Recording sound digitally and playing it back
When you speak or play music into a microphone, the microphone takes the sound waves and converts them into a voltage. As the sound waves vary, so the voltage varies. The microphone is connected to a computer's sound card. This card samples the microphone's voltage at intervals. We can show a sample of some sound on a graph. The sound we are passing to the microphone is constantly changing so it is known as an 'analogue signal'. 


Lets do what the sound card does and sample the voltage. We will start by doing this at 1 second intervals, starting at 0 seconds. When a sample has been taken, we'll convert the reading into a 'binary signal'.


We have now taken some sound and 'digitalised' it. Our file looks like this: 0000 1000 0101 1011 1100 0101 1010 1000 1000 1001 0010

We can now save our digital file and play it back whenever we want to. We do that by taking each sample of data and outputting it, via our sound card, to the speakers. The sound card takes the digital signal and does whatever conversion is necessary so the speakers can play the sound. We can 'hear' what this might sound like by plotting our binary data back on the graph. We will plot our data on top of the original sound file so we can compare them.


The red line represents the digital file. In an ideal world, the red line should sit directly on top of the blue line, which represents the original sound we recorded. If the red line did sit on the blue line, then the sound that was played back would be the same that was recorded. However, it's not, so the sound won't be exactly the same as the original. The reason for this is to do with our 'sample interval'. Taking a reading every second gave us a small file but the quality was poor. If we halved the interval between readings, we would double the file size but hopefully improve the playback quality. Let's take a reading every half a second instead of every second. Here is the data:


And here is the data on top of the original sound file:


This is a big improvement on what we had before, although the file size has now doubled. We could reduce the interval between samples again, perhaps taking a reading every 0.25s, and this would no doubt improve the recording even more, making it even closer to the original. The price, of course, would be an even bigger file size. You may see in any recording software you use the phrase 'sample rate'. This is simply how many times we take a reading in a second. It's just a different way of looking at the sample interval.

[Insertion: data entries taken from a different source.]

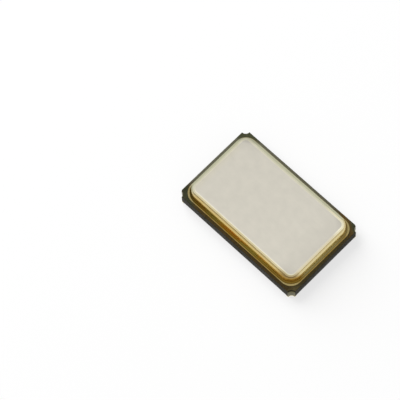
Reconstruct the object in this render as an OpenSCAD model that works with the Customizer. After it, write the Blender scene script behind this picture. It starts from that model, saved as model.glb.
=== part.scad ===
// Crystal oscillator in a four-pad ceramic package for surface mounting.
// Millimetres, +Z up. The origin is at the middle of the soldering face, with X along the length.

/* [Ceramic base] */
// Length of the ceramic base
body_l = 5.0; // [4.7:0.1:5.6]
// Width of the ceramic base
body_w = 3.10; // [3.0:0.05:3.6]
// Thickness of the floor under the die
floor_t = 0.16; // [0.12:0.01:0.24]
// Height of the bonding step above the floor
step_h = 0.11; // [0.09:0.01:0.15]
// Height of the crystal ledge above the bonding step
ledge_h = 0.09; // [0.07:0.01:0.14]
// Height of the rim above the crystal ledge
rim_h = 0.07; // [0.05:0.01:0.16]
// Thickness of the wall around the cavity
wall_t = 0.55; // [0.52:0.01:0.62]
// Corner radius of the cavity
cavity_r = 0.2; // [0.1:0.02:0.26]
// Corner radius of the pocket that holds the die
pocket_r = 0.1; // [0.05:0.01:0.14]
// Width of the bonding step along the sides of the pocket
side_step_w = 0.30; // [0.26:0.01:0.36]
// Width of the bonding step in front of the crystal ledge
end_step_w = 0.30; // [0.26:0.01:0.36]
// Width of the crystal ledge
ledge_w = 0.42; // [0.38:0.01:0.5]
// Radius of the quarter-round notch in each corner
notch_r = 0.17; // [0.14:0.01:0.25]

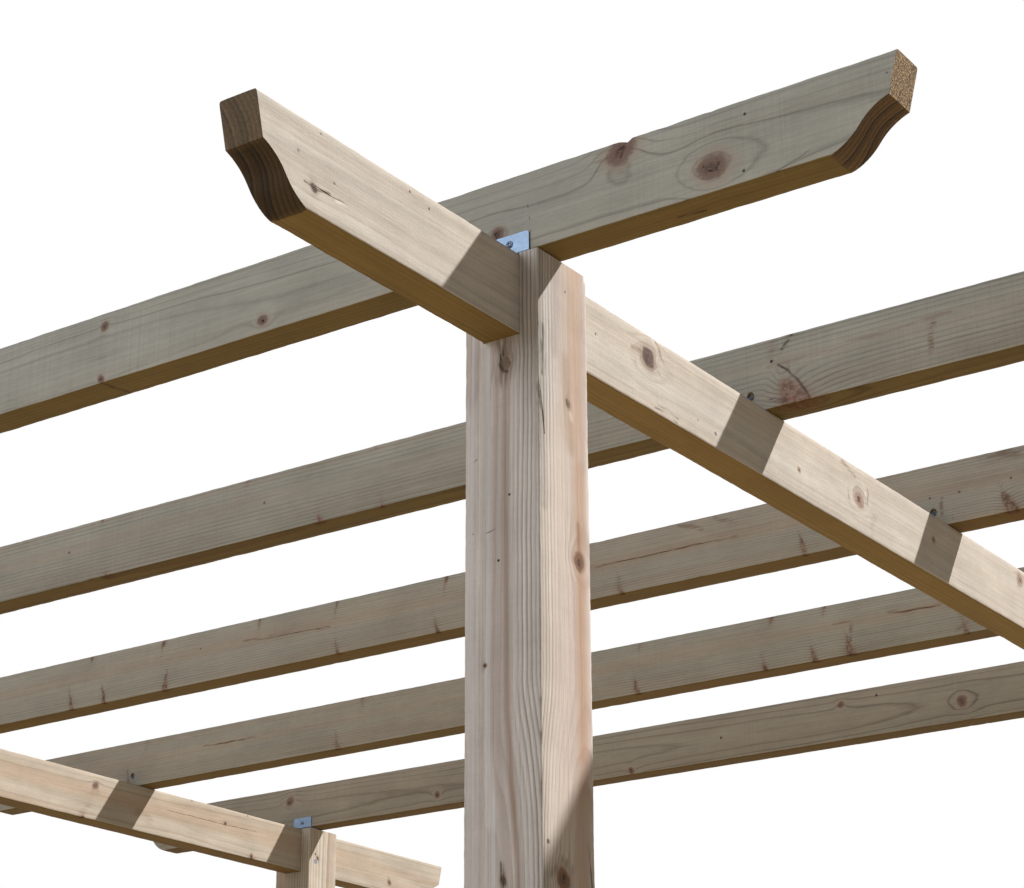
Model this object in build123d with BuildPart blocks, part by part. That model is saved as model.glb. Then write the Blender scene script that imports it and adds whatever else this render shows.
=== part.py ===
from build123d import *
import os
from math import cos, radians, sin

os.makedirs("parts", exist_ok=True)

# A free-standing timber pergola: four forked posts, two beams let down into the forks,
# and five rafters across them. Rafters run along X, beams along Y, and the ground is Z = 0.

# Sawn timber sections. Beams and rafters are the same section, set on edge.
post_width = 95
timber_depth = 95
timber_thickness = 47
arris_radius = 1.5

# Setting out. The first rafter lines up with the front of the front posts, the last one
# with the front of the back posts, and the bays between are as they were built.
post_height = 2400
post_spacing_x = 2046
rafter_bays = [539, 527, 507, 519]
rafter_setback = 4
beam_overhang = 427
rafter_overhang = 427

# Shaped ends: a raked nose above an ogee that is sawn out of the lower half.
nose_height = 47
nose_rake = 12
ogee_run = 68
ogee_sagitta = 3.2

# The fork in each post top: the beam sits on its floor, level with the tongue tops.
fork_clearance = 0.4

# Zinc-plated angle brackets that hold the end rafters.
bracket_width = 50
bracket_leg = 25
bracket_gauge = 2
bracket_corner = 4
bracket_bend_radius = 1
bracket_hole_diameter = 5
front_bracket_shift = 10
back_bracket_shift = 24

# Countersunk structural screws: one pins each beam in its fork, one toes down through
# each inner rafter into each beam.
shank_diameter = 5
head_diameter = 10
head_depth = 3
screw_clearance = 0.3
fork_screw_length = 60
fork_screw_inset = 23
fork_screw_rise = 23
toe_screw_length = 65
toe_screw_rise = 22
toe_screw_angle = 45

# Places worked out from the sizes above.
post_spacing_y = sum(rafter_bays)
slot_width = timber_thickness + 2 * fork_clearance
fork_floor = post_height - timber_depth
front_post_face = -post_spacing_y / 2 - post_width / 2
beam_length = post_spacing_y + post_width + 2 * beam_overhang
rafter_length = post_spacing_x + post_width + 2 * rafter_overhang

sides = {"left": -1, "right": 1}
ends = {"front": -1, "back": 1}
bracket_shift = {"front": front_bracket_shift, "back": back_bracket_shift}

rafter_faces = [front_post_face + rafter_setback]
for bay in rafter_bays:
    rafter_faces.append(rafter_faces[-1] + bay)
end_rafters = {"front": 1, "back": len(rafter_faces)}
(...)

The next time you 'rip' a CD of music, to turn it into a set of MP3 recordings, and you have to select the quality of the sound, you will understand what is going on. You are simply selecting the sample rate. You will know that you can get really good, faithful recordings of the original songs, but the file sizes will increase as the quality improves. This is important because an MP3 player or your phone will have a fixed amount of storage space and you don't want it all used up by three songs! The trick is to find a balance between playback quality and file size. 

A last note, on making sound files smaller
You are probably starting to realise that it takes a lot of data to store a good quality sound file. The raw sound files themselves can be very large. This can be a problem if you have limited storage space on a storage device or you want to listen to songs over the Internet by listening to 'streamed' music. Streamed music is where you listen to the music as it is downloaded from the Internet as opposed to downloading and saving the whole song first and then playing it. As the first few seconds of a streamed song is downloaded, it is put into a special storage area called a 'buffer' and then playing starts. While that part of the song is played, more of the song is being downloaded and buffered. If the files are too large, however, then you can't download it quickly enough for it to be buffered and played. The song stops for a little while, to give your computer the time to download more of the song before playing can resume.

To get around this problem, they are usually 'compressed'. That means that the raw sound file has a maths formula applied to it (called a 'codec', or coder / decoder) so that the raw file gets squashed. The file becomes much smaller in size so it can be downloaded and streamed more quickly. This is exactly the same idea that we met with picture files. Raw picture files are large, but by applying a code, we can make them much smaller. You already may know quite a few compression codecs, including MP3 and ogg. These have all been converted from a raw sound file format (e.g. WAV, RAW and AIFF) that a sound recording application used. Although the raw files have all of the quality, converting them to an MP3 file will make the file much smaller but lose a little quality of sound. However, most people find it hard to notice any drop in quality.

Q1. Is a microphone an input or an output device?
Q2. Are speakers an input or an output device?
Q3. What is a microphone connected to?
Q4. What is meant by an analogue signal?
Q5. What is meant by a digital signal?
Q6. Name three file formats for digital songs, apart from MP3 (you may need to look on the Internet).
Q7. What is meant by the sample interval?
Q8. What is meant by the sample rate?
Q9. What is the relationship between sample size and sample rate?
Q10. What is meant by 'ripping a music CD'?
Q11. Explain how music is streamed.
Q12. Why are raw sound files converted into MP3 files?
Q13. State two raw, uncompressed sound file formats.
Q14. State two sound codecs.

Extension work
Experiment with some software for ripping a music CD. you can find lots of applications by searching for e.g. 'best free software for ripping a CD'. Find the settings for quality and adjust the sample rate. Record the same song at the lowest quality and the highest quality. Can you hear the difference when you play the songs back? Compare the file sizes of the same songs recorded at different qualities. How different are they? Do different software applications recording at the same quality produce results that are the same? Experiment!